L’Union a progressivement modifié son approche à la politique de développement dans les pays ACP (Afrique, Caraïbes et Pacifique).
La Convention de Cotonou a été adoptée en 2000 ; ses conditions qui devaient expirer en 2020, ont été prolongées dans l’attente d’un accord sur un nouveau projet commun. L’Union n’est plus concentrée seulement sur le développement économique, mais l’objectif principal de ses politiques est la réduction de la pauvreté. Grâce à une approche à plusieurs vitesses, l’accord prévoit une allocation de l’aide basée sur la différenciation et la performance des États. Ce mécanisme permet aux gouvernements qui reçoivent le soutien économique de s’engager activement dans l’investissement optimal des aides européennes.
Il est clair que la perspective européenne s’oppose à celle chinoise : l’Union ne s’arrête pas à une simple intervention unilatérale, mais elle va bien plus loin pour construire une vision conjointe avec les pays africains sur les objectifs et les politiques de développement.
La stratégie commune UE-Afrique est accompagnée du paquet d’investissement Global Gateway, un plan finalisé pour accélérer la transition énergétique, la croissance du travail décent et à améliorer instruction et formation.
Les plus attentifs ont décelé des failles dans la stratégie européenne.

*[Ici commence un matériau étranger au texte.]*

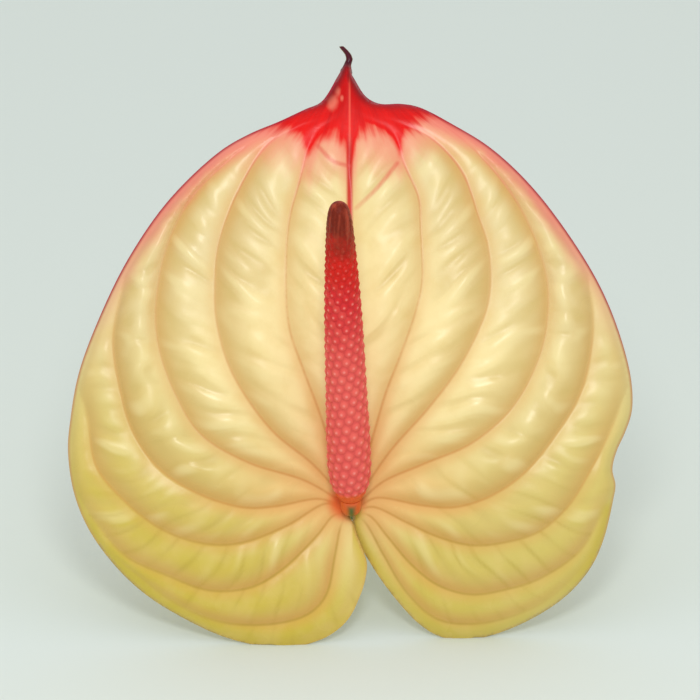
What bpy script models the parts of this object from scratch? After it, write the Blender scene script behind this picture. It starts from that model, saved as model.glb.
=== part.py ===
"""A cut anthurium lying on a table, in metres and +Z up: peduncle, heart-shaped spathe and spadix.

The bloom leans back on the two lowest rims of its lobes and its stalk lies behind it along +Y. The blade is
drawn in its own plane first, in millimetres from the point where the stalk meets it: u to the right, v
towards the tip, and w out of the blade towards whoever looks into the flower.
"""
import math

import bmesh
import bpy
import numpy as np

MM = 0.001

# How the bloom sits: its base point, and how far its face turns up from the horizontal
BASE_POINT = (0.15, -143.5, 32.75)
LEAN = math.radians(25.0)

# The blade
RING_RADIUS = 2.45
RING_SPREAD = math.radians(168.0)
VEINS = 8
CELLS_PER_BAND = 4
ROWS = 44
ROW_REACH = 95.0
WELD = 0.5
BLADE_THICKNESS = 1.0
RIM_THICKNESS = 0.75
RIB_HEIGHT = 0.5
FUNNEL_DEPTH = 7.0
FUNNEL_RADIUS = 22.0
SIDE_DROP = 5.0
TOP_DROP = 6.0
LOBE_DROP = {-1: 9.0, 1: 12.6}
RIM_CURL = 2.0
CONE_ROLL = 2.6
BULGE = 0.085
PUCKER = 0.22
PUCKER_WAVE = 11.0
SINUS_STEP = 0.5

# Points picked along the midrib, the rims and the veins, from the stalk towards the tip
MIDRIB = [(0.1, 20.0), (0.2, 45.0), (0.1, 68.0), (-0.4, 74.4), (-0.3, 80.7), (-0.5, 90.6)]
LEFT_RIM = [
    (0.5, -3.7), (1.3, -6.1), (2.6, -9.2), (3.7, -12.7), (3.4, -16.0), (2.4, -19.5), (-0.5, -25.3),
    (-4.5, -28.8), (-8.7, -30.6), (-14.2, -31.8), (-22.0, -30.9), (-28.6, -29.1), (-35.6, -25.9),
    (-44.6, -20.5), (-51.5, -14.3), (-57.9, -5.6), (-61.3, 2.6), (-62.7, 12.2), (-62.2, 18.9),
    (-60.3, 29.4), (-55.8, 41.5), (-49.2, 54.9), (-40.3, 67.7), (-29.1, 78.4), (-22.5, 82.3),
    (-15.8, 85.1), (-10.1, 87.8), (-6.7, 89.4),
]
RIGHT_RIM = [
    (0.3, -3.9), (0.8, -6.2), (1.9, -9.0), (3.6, -12.0), (6.6, -16.7), (11.5, -22.9), (15.3, -26.7),
    (19.2, -29.1), (24.3, -30.2), (31.1, -29.1), (39.9, -25.5), (47.8, -20.2), (53.2, -13.9),
    (56.0, -7.7), (58.1, 1.3), (58.6, 4.7), (57.9, 8.1), (58.8, 12.0), (60.7, 16.2), (62.2, 20.9),
    (62.1, 27.6), (59.7, 37.4), (55.4, 48.1), (48.7, 59.3), (39.8, 70.9), (30.8, 79.3), (22.0, 84.7),
    (14.9, 88.3), (11.0, 89.0), (6.4, 89.0), (3.5, 90.5),
]
LEFT_VEINS = [
    [(-7.0, 20.9), (-10.6, 30.5), (-13.5, 39.2), (-14.3, 50.4), (-13.5, 63.2), (-11.2, 72.0),
     (-9.3, 79.0), (-5.6, 86.0)],
    [(-8.3, 9.2), (-16.8, 16.2), (-23.2, 24.4), (-27.3, 32.2), (-29.6, 41.3), (-29.9, 48.9),
     (-29.1, 57.8), (-24.5, 70.1), (-18.0, 80.1), (-10.0, 84.6)],
    [(-10.0, 5.6), (-22.8, 9.8), (-33.1, 16.0), (-38.7, 24.9), (-42.2, 34.7), (-43.0, 43.4),
     (-40.7, 56.7)],
    [(-7.0, 1.6), (-16.8, 0.0), (-23.7, -0.2), (-33.9, 3.0), (-42.9, 9.0), (-48.3, 17.1), (-51.0, 26.5),
     (-52.4, 36.5)],
    [(-5.3, 0.6), (-14.2, -4.3), (-24.5, -8.1), (-32.2, -8.2), (-41.6, -5.1), (-50.6, 1.9), (-56.2, 9.0),
     (-58.2, 20.0)],
    [(-4.0, -2.2), (-7.4, -6.4), (-15.1, -13.9), (-22.0, -17.9), (-31.4, -18.6), (-40.3, -15.4),
     (-49.8, -11.0), (-55.8, -4.5)],
    [(-2.3, -4.6), (-3.5, -10.7), (-5.5, -19.7), (-9.1, -23.7), (-15.1, -25.8), (-24.1, -26.3),
     (-31.4, -25.0), (-39.1, -21.4), (-46.4, -15.9)],
]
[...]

En effet, les conditionnalités économiques sont parfois considérées comme un moyen de renforcement des déséquilibres entre les pays africains plus et moins industrialisés. En plus, l’UE est accusée d’utiliser les politiques d’investissement européennes pour financer et soutenir les entreprises européennes en Afrique, plutôt que de favoriser les entreprises des pays africains.
Le partenariat UE-Afrique
Ce bref panorama historico-politique nous montre que les politiques d’investissement peuvent prendre différentes formes. D’un côté, il y a l’intervention unilatérale chinoise autoréférentielle et finalisée visant à renforcer Pékin plutôt qu’à aider les pays africains; en plus, quelques pays essaient encore de tenir un contrôle politique et stratégique sur le continent. De l’autre côté, l’Union Européenne promeut des plans d’action mutuels et bilatéraux.
L’Union Européenne et les pays africains partagent un projet de partenariat qui englobe les différentes facettes de la société, de l’industrie, des institutions pour construire un dialogue continu et concret.
Au niveau institutionnel, les réunions triennales des chefs d’État et de gouvernement sont accompagnées par des forums ministériels, des rencontres entre la Commission européenne et la Commission de l’Union Africaine pour échanger des points de vue et faire progresser la coopération dans certains domaines. De plus, les organisations de la société civile, les jeunes, ainsi que les autorités locales et les entreprises sont impliquées dans les discussions avec les plateformes européennes “pourdynamiser– comme l’a dit la Présidente de la Commission européenne Ursula Von der Leyen en occasion de la présentation de travail de la Commission en 2020- les relations économiques, créer des emplois sur les deux continents et approfondir le partenariat dans tous les domaines”.